Maulana Syekh Yusri dalam pengajian Shahih Bukharinya menjelaskan, bahwa baginda Nabi SAW mendidik para sahabatnya dengan lapar. Yang dimaksudkan adalah bukan tanpa makan sama sekali, akan tetapi menyudahi makan sebelum kenyang. Hal ini adalah merupakan sunnah baginda Nabi SAW sebagaimana menerapkan kepada ahli baitnya serta para sahabatnya RA

.
Sebagaimana Sayyidah Aisyah RA berkata:

“قَالَتْ وَلَمَّا فُتِحَتْ خَيْبَرُ قُلْنَا الآنَ نَشْبَعُ مِنَ التَّمْرِ”

yang artinya “ Sayyidah Aisyah berkata :” ketika Khaibar telah tertaklukkan maka kamipun berkata, barulah sekarang ini kami kenyang dari kurma”(HR. Bukhari).
Sayyidah Aisyah RA menyatakan hal ini, sebagai seorang istri baginda Nabi SAW, sehingga menunjukkan pula ihwal yang terjadi pada istri-istri baginda Nabi yang lainnya. Oleh karena itu, sayyyidah Aisyah berkata “ kami”, yaitu para ummahatul mu’minin.

Ternyata hal ini juga diikuti oleh para sahabat yang lain, sebagaimana Abdullah bin Umar RA berkata:

“مَا شَبِعْنَا حَتَّى فَتَحْنَا خَيْبَرَ ”

yang artinya “ kita tidak pernah merasakan kenyang hingga kita kalahkan Khaibar “(HR. Bukhari).
Inilah tarbiyah baginda Nabi SAW untuk para keluarga dan sahabatnya, sehingga mereka menjadi orang-orang yang Allah kehendaki untuk menyebarkan agama islam di seluruh belahan dunia.

Syekh Yusri menambahkan, bahwa berdasarkan tarbiyyah baginda inilah para mursyid thariqah mendidik murid-muridnya, yaitu dengan menyedikitkan makan. Syekh Yusri juga menambahkan, bahwa diantara tarbiyyah ahli tashawwuf kepada muridnya adalah menyedikitkan makan, tidur, berbicara, dan bergaul.

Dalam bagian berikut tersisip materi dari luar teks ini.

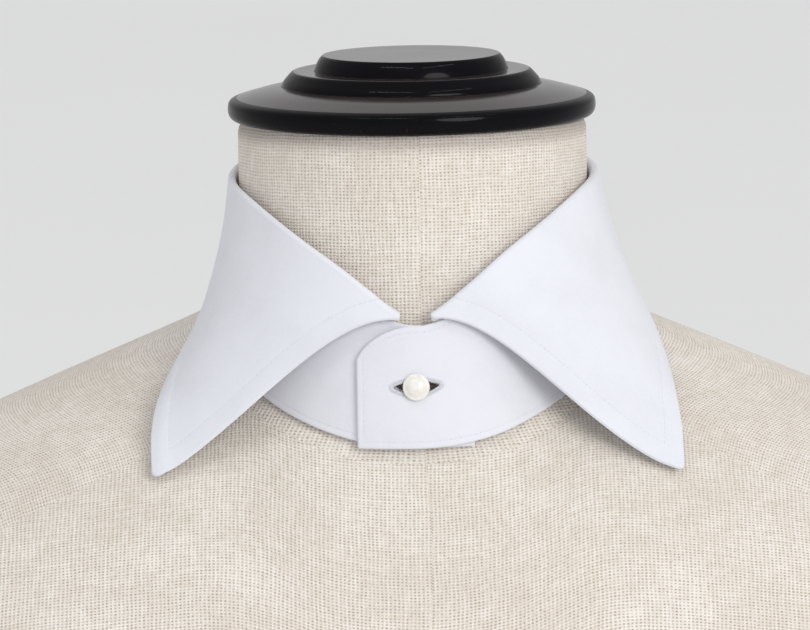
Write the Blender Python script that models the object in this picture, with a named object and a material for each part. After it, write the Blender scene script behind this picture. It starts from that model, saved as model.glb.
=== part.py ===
"""Detachable shirt collar worn on a limbless dress form. Metres, +Z up, front towards -Y."""
import math

import bmesh
import bpy
import numpy as np

MM = 0.001

# Sizes in millimetres, with heights taken from the neck top.
# Azimuths are degrees round the neck: 0 at the back, +90 at +X, 180 in front.
NECK_TOP = 335.0      # height of the neck top above the table
AIR = 0.3             # air kept between two pieces
BAND_WALL = 1.5
LEAF_WALL = 1.4
LEAF_START = AIR + 0.25   # the edges at the seam slant, and the narrow side keeps the air
LEAF_END = 174.5      # azimuth where the leaf ends on each side of the front
ROLL_RADIUS = 1.3     # middle of the cloth where the leaf turns over
ROLL_CHANGE = {-1: 0.65, 1: -0.15}    # added to the roll at each front end, by side
SLANT_FROM = 100.0    # azimuth from which the leaf's cuts slant towards its points
SLANT_TURN = 80.0     # degrees by which they have turned at the front ends
LEAVE_OUT = 0.16      # outward share of the leaf's direction as it leaves the roll
LEAVE_LESS = 0.08     # less of it on the -X side, where the leaf lies closer
LEAVE_RAMP = (20.0, 80.0)             # azimuths over which that begins
ARRIVE_OUT = 0.10     # and as it reaches its outer edge
SLUMP = {-1: 0.16, 1: 0.30}           # upward share at the points, where the cloth lies flatter
REACH = 0.33          # how far both directions hold, as a share of the fall
REACH_LOSS = 0.09     # less of it at the front ends
OVERLAP_X = 19.0      # each end of the band passes the centre front by this much
END_ROUND = 15.0      # height of the rounded upper corner at each end of the band
LAP_STEP = BAND_WALL + 0.4    # the end on the +X side lies this far outside the other one
LAP_RAMP = (143.0, 161.0)     # azimuths over which it moves out
HOLE_MIDDLE = 0.5     # height of the buttonholes, as a share of the band
HOLE_ROWS = 0.045     # the rows beside the middle one, away from the buttonholes
HOLE_ANGLE = 6.6      # half length of a buttonhole as an azimuth
HOLE_TIP = 0.4        # half height at its ends
STUD_HEAD, STUD_SHANK, STUD_DISC = 4.3, 1.6, 3.6
STUD_LIFT = 0.14      # the leaning stud passes the middle of both buttonholes
CAP_SIDES, FORM_SIDES, STUD_SIDES = 56, 56, 20
FORM_RINGS = 34
BAND_STEPS = (13.0, 166.0, 22)        # first and last azimuth between two buttonholes, and columns
BAND_ROWS = (0, 0.15, 0.3, HOLE_MIDDLE - HOLE_ROWS, HOLE_MIDDLE, HOLE_MIDDLE + HOLE_ROWS, 0.7, 0.85, 1)
ROUND_STEPS = (33, 44, 55, 67, 79, 90)    # angles along the rounded corner at each end

# Buttonholes; the front ones are held open by the stud
HOLES = [
    ("azimuth", "half_height"),
    (0, 0.7),
    (-180, 2.15),
    (180, 2.15)]

# Rings of the band at its lower and upper edge
BAND_RINGS = [
    ("edge", "half_width", "front", "back"),
    ("lower", 66.1, 71.3, 67.6),
    ("upper", 58.6, 65.5, 59.6)]

# Drops below the neck top, and how far the leaf rises above the band before it turns over
BAND = [
    ("azimuth", "lower_drop", "upper_drop", "roll_rise"),
    (0, 54.8, 18.0, 6.0),
    (30, 54.4, 18.7, 6.0),
    (60, 55.8, 20.5, 6.0),
    (90, 64.2, 23.5, 6.5),
    (115, 75.0, 28.5, 8.0),
    (135, 85.2, 36.5, 8.0),
    (152, 92.2, 45.5, 7.0),
    (168, 96.3, 55.2, 4.4),
    (180, 97.3, 59.0, 2.6)]

# Outer edge of the leaf; lean moves both sides towards +X, as it is worn
LEAF_EDGE = [
    ("azimuth", "out", "y", "drop", "lean"),
    (0, 0.0, 76.0, 59.8, 0.0),
    (30, 37.0, 65.5, 59.8, 1.5),
    (60, 62.7, 38.5, 60.0, 2.1),
    (85, 72.4, 8.0, 64.2, 2.8),
    (105, 76.4, -13.0, 70.0, 2.8),
    (125, 80.8, -29.0, 78.5, 1.9),
    (143, 84.0, -42.0, 87.5, 1.0),
    (160, 85.6, -53.0, 97.5, 0.6),
    (174.5, 85.0, -62.5, 107.0, 0.5)]

# Rings of the dress form; square is the power of the outline
FORM = [
    ("ring", "half_width", "front", "back", "front_drop", "side_drop", "back_drop", "square"),
    ("neck_top", 57.2, 57.2, 57.2, AIR, AIR, AIR, 2.0),
    ("neck_high", 57.2, 57.6, 57.2, 12.0, 8.5, 8.0, 2.0),
    ("neck_middle", 57.3, 59.5, 57.4, 40.0, 28.0, 22.0, 2.0),
    ("neck_low", 57.6, 62.4, 58.4, 72.0, 47.0, 38.0, 2.0),
    ("neck_base", 60.8, 66.8, 62.0, 94.0, 61.5, 50.5, 2.0),
    ("collar_bone", 72.0, 74.0, 70.0, 108.5, 73.0, 62.5, 2.2),
    ("shoulder_in", 98.0, 86.0, 83.0, 121.5, 83.5, 74.5, 2.35),
    ("shoulder_mid", 140.0, 100.0, 97.0, 141.0, 99.0, 96.5, 2.35),
    ("shoulder_out", 178.0, 111.0, 107.0, 166.0, 115.0, 121.0, 2.35),
    ("shoulder_tip", 199.0, 118.0, 113.0, 193.0, 133.0, 146.0, 2.3),
    ("arm_top", 206.0, 122.0, 116.0, 216.0, 157.0, 176.0, 2.4),
    ("arm", 200.0, 124.0, 115.5, 236.0, 190.0, 204.0, 2.5),
    ("chest", 184.0, 124.0, 112.0, 260.0, 232.0, 236.0, 2.5),
    ("under_chest", 170.0, 119.5, 107.0, 292.0, 274.0, 276.0, 2.5),
    ("waist", 162.0, 113.0, 102.5, 322.0, 311.0, 312.0, 2.5),
    ("bottom", 160.0, 110.5, 101.0, 335.0, 335.0, 335.0, 2.5)]

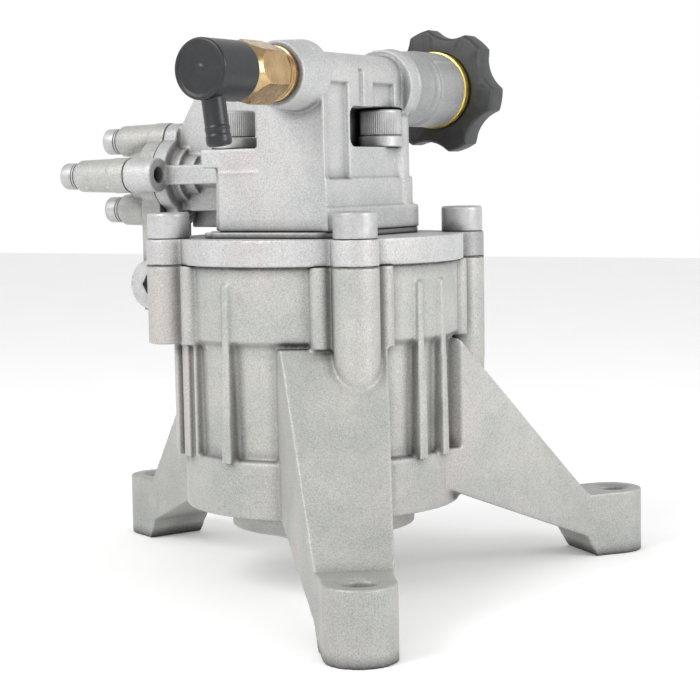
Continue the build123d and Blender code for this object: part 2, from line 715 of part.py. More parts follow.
NEEDLES = 20
NEEDLE_PLANE = tilted(SWASH_TOP_Z + NEEDLE_R / cos(radians(TILT)))

with BuildPart() as thrust_needles:
    for n in range(NEEDLES):
        angle = n * 360 / NEEDLES
        direction = NEEDLE_PLANE.from_local_coords(Vector(*polar(1, angle))) - NEEDLE_PLANE.origin
        start = NEEDLE_PLANE.origin + direction * 13
        with BuildSketch(Plane(origin=start, z_dir=direction)):
            Circle(NEEDLE_R - 0.01)
        extrude(amount=10)
thrust_needles.part.label = "thrust_needles"
export_step(thrust_needles.part, "parts/thrust_needles.step")

with BuildPart() as thrust_race:
    with BuildSketch(tilted(RACE_TOP_Z - RACE_THICKNESS / cos(radians(TILT)))):
        Circle(26)
        Circle(7, mode=Mode.SUBTRACT)
    extrude(amount=RACE_THICKNESS)
thrust_race.part.label = "thrust_race"
export_step(thrust_race.part, "parts/thrust_race.step")

BEARING_MID_Z = BEARING_Z + BEARING_WIDTH / 2
BEARING_MID_R = (BEARING_OUTER_R + BEARING_INNER_R) / 2
BALL_R = 4.2
BALLS = 11
RACE_GAP = 3.1


def bearing_ring(inner_r, outer_r):
    """Bearing ring, less the groove of the balls."""
    with BuildPart() as ring:
        with BuildSketch(Plane.XZ):
            with Locations(((inner_r + outer_r) / 2, BEARING_MID_Z)):
                Rectangle(outer_r - inner_r, BEARING_WIDTH)
            with Locations((BEARING_MID_R, BEARING_MID_Z)):
                Circle(BALL_R + 0.3, mode=Mode.SUBTRACT)
        revolve(axis=Axis.Z)
    return ring.part


with BuildPart() as bearing_outer_race:
    add(bearing_ring(BEARING_MID_R + RACE_GAP, BEARING_OUTER_R))
bearing_outer_race.part.label = "bearing_outer_race"
export_step(bearing_outer_race.part, "parts/bearing_outer_race.step")

with BuildPart() as bearing_inner_race:
    add(bearing_ring(BEARING_INNER_R, BEARING_MID_R - RACE_GAP))
bearing_inner_race.part.label = "bearing_inner_race"
export_step(bearing_inner_race.part, "parts/bearing_inner_race.step")

with BuildPart() as bearing_balls:
    with Locations((0, 0, BEARING_MID_Z)):
        with PolarLocations(BEARING_MID_R, BALLS):
            Sphere(BALL_R)
bearing_balls.part.label = "bearing_balls"
export_step(bearing_balls.part, "parts/bearing_balls.step")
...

Baginda Nabi SAW bersabda :

“مَا مَلأَ آدَمِىٌّ وِعَاءً شَرًّا مِنْ بَطْنٍ حَسْبُ الآدَمِىِّ لُقَيْمَاتٌ يُقِمْنَ صُلْبَهُ فَإِنْ غَلَبَتِ الآدَمِىَّ نَفْسُهُ فَثُلُثٌ لِلطَّعَامِ وَثُلُثٌ لِلشَّرَابِ وَثُلُثٌ لِلنَّفَسِ ”

yang artinya “ Tidaklah anak Adam itu memenuhi wadah yang lebih jelek dari pada perutnya, cukuplah bagi anak Adam beberapa suapan untuk meluruskan tulang punggungnya, maka apabila terpaksa maka sepertiga untuk makannya, sepertiga lagi untuk minumnya, dan yang sepertigal lagi untuk bernafasnya “(HR. Ibnu Majah).

Hal ini juga sebagaimana baginda Nabi berkata kepada seorang dokter yang telah dikirim oleh Al Muqauqis pembesar Mesir pada waktu itu sebagai hadiah kepada baginda atas dakwahnya untuk masuk islam, bahwa:

“ نَحْنُ قَوْمٌ لَا نَأْكُلْ إِلَا إِذَا جُعْنَا وَإِذَا اَكَلْنَا لَا نَشْبَعْ”

yang artinya “ Kami adalah kaum yang tidak makan kecuali ketika lapar, dan ketika makan tidaklah kenyang “(Kitab Sirah). Dengan hikmah inilah akhirnya sang dokterpun masuk islam, karena hikmah ini tidaklah keluar kecuali dari lisan seorang Nabi.

Syekh Yusri menambahkan pada pengajian yang lain, bahwa kita adalah di sekarang ini adalah hidup di alam hikmah, yaitu alam yang berhukum sabab musabbab, dimana Allah menjadikan sesuatu sebagai sebab dari sesuatu yang lain, seperti halnya makan adalah sebab seseorang merasa kenyang, obat sebagai wasilah mendapatkan kesembuhan, dan lain sebagainya. Dimana orang yang meninggalkan sebab di alam hikmah ini, maka dia adalah orang yang bodoh, dan orang yang mengambil sabab tanpa bersandar kepadanya adalah orang yang berhakekat.